You mentioned some of the challenges with what you called crosscompany benchmarking. How do we address that problem? Is there a way to benchmark effectively across companies?
BARBARA KITCHENHAM: If we could do formal stratified randomized sampling, then maybe we could make cross-company comparisons. At the moment, however, the benchmarking data available to us is not a representative sample of the industry as a whole. What we have is data from organizations that choose to volunteer their data in order to get analyses done. Consultancy groups offering benchmarking data are likely to have a disproportionate number of companies with problems represented in their data, because in general the people who consult these groups are the people who have problems. At one time we used to have advertisements that said, “5 out of 10 cats prefer Kitty Cat.” Advertising standards won't let people say that now. They can only say, “5 out of 10 cats that were tested prefer Kitty Cat.” It seems to me that our benchmarking databases are still self-selecting in the same manner as the old Kitty Cat ads. However, comparing yourself across companies in your industry is one of those management obsessions that in my opinion can be counter-productive. Trying to always compare yourself to your competitors is not a wise use of energy. It takes effort away from what you really want to do, which is to make sure your company is estimating well, getting bids, and making money.
There are many different functional size methodologies out there today, the most well known of which are IFPUG function points, Mark II function points, and COSMIC function points. What are the distinguishing characteristics of each of these variations? What are the relative advantages and disadvantages?
BARBARA KITCHENHAM: I am not an expert on the COSMIC methodology. However, I took a considerable interest some years ago in the difference between the standard Albrecht (IFPUG) and Mark II function point methods. Speaking as a mathematician, I think the Albrecht method uses numbers incorrectly. It's not good practice to convert things into an ordinal scale and then start adding and multiplying them together again. On those grounds I prefer the Mark II methodology, which uses simple counts that require a weighted addition. Although we don't have any theoretical models to justify the weights (nor do we have any way of empirically determining universal weights, because we cannot effectively sample the population) I think you can probably find the correct weights for your own organization. I don't like complexity adjustments, which add confusion between size and complexity measures. If you run function points through a backfiring and then bring them into COCOMO, you've applied the adjustment factors a couple of times over. Consequently, it seems to me that you can't really understand what your estimate is going to be about. Ultimately, I haven't seen a lot of evidence that complex estimations are any better than simple ones for moderate to small sized applications. For large applications, it's hard to say. That's because there is an extremely limited amount of data to study. There are only a few projects or products that are the size of Microsoft Word.

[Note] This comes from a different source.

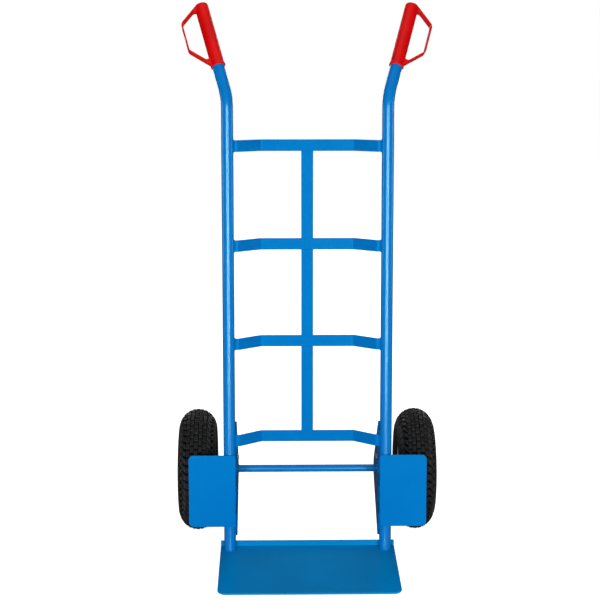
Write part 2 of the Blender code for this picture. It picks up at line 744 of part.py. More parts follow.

Capers Jones writes that, “Function points are not perfect, but they have provided more useful data and results than most alternative methods.” Do you agree with this statement?

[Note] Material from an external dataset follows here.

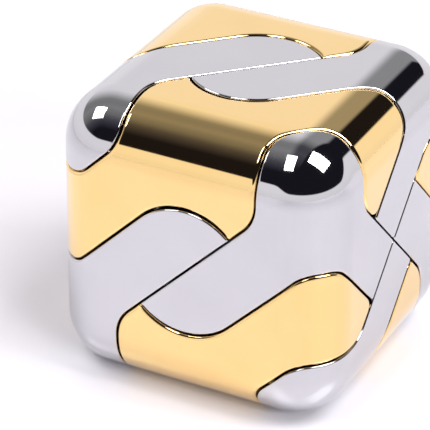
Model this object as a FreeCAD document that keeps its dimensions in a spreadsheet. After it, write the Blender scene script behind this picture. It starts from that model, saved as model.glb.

BARBARA KITCHENHAM: I agree with that statement. I also think lines of code can be surprisingly effective as long as you treat them with caution. What's funny is that we know we are supposed to be cautious about lines of codes, but we seem to forget to be cautious about function points. I don't know why we forget to be cautious. Perhaps people think that because function points are a bit more complicated they are bound to be better. Or perhaps we have the strange idea that programmers can't fudge function points in the way that they can fudge lines of code. Most programmers are really, by nature, quite clever. If they want to produce an application with lots of function points, they will probably find a way to do it.
What in your opinion does the IT industry need to do over the next 5-10 years to transform their software measurement practices into a discipline as rigorous as that found in other engineering fields?
BARBARA KITCHENHAM: I'm not sure we would want software engineering metrics to be a science like electrical or mechanical engineering metrics. That might be a bit of wasted effort. We should focus our efforts on understanding the measures we have, understanding their limitations, and using them constructively within those limitations. I don't think we should have international standards for counting function points. That's because we don't have for function points the equivalent of the platinum bar that tells us, for instance, what a meter is. For the same reason, I don't think function point metrics should be quoted in courtrooms. However, I do think we can have agreed conventions for counting function points. I think you can do cross-company comparisons if you really must. However, I would be a bit cautious about the results. I would rather see people using the measures that they can get, with caution, in their own environment in order to help themselves get better. I certainly would never recommend that people estimate solely with an estimating model. They should use at least two forms of independent estimation methods. A model may be one of those, but they should also use expert opinion ““ and afterwards compare the results. Looking at studies from the past 20 years, it's quite clear that when models are compared with expert opinion, the numbers don't always win. In short, I wouldn't trust my billions of dollars on COCOMO alone. I'd want to use COCOMO or another estimating model, and then I'd also want an expert opinion estimate. The estimation process should also be separated from the business requirements process so that if requirements are adjusted for business necessities or for client requests, the estimation process will stand independently. In practical terms, use reasonable measures and use them with caution. I would also concentrate on making sure I had an estimation process, not a model. And I would focus on my own company and what it was doing and would be hesitant about spending money and energy on cross-company benchmarking. Clearly you can't avoid that entirely in a competitive world, but it's important to know what you are doing well or poorly in your own company before you start looking at what other people are doing.
Biography of Dr. Barbara Kitchenham
Dr. Barbara Kitchenham is Professor of Quantitative Software Engineering at Keele University in the UK; she is also a Senior Principal Research at National ICT Australia. She has worked in software engineering for nearly 30 years both in industry and academia. Her main research interest is software metrics and its application to project management, quality control, risk management and evaluation of software technologies. She is particularly interested in the limitations of technology and the practical problems associated with applying measurement technologies and experimental methods to software engineering. She is a Chartered Mathematician and Fellow of the Institute of Mathematics and Its Applications. She is also a Fellow of the Royal Statistical Society and a visiting professor at both the University of Durham and the University of Ulster.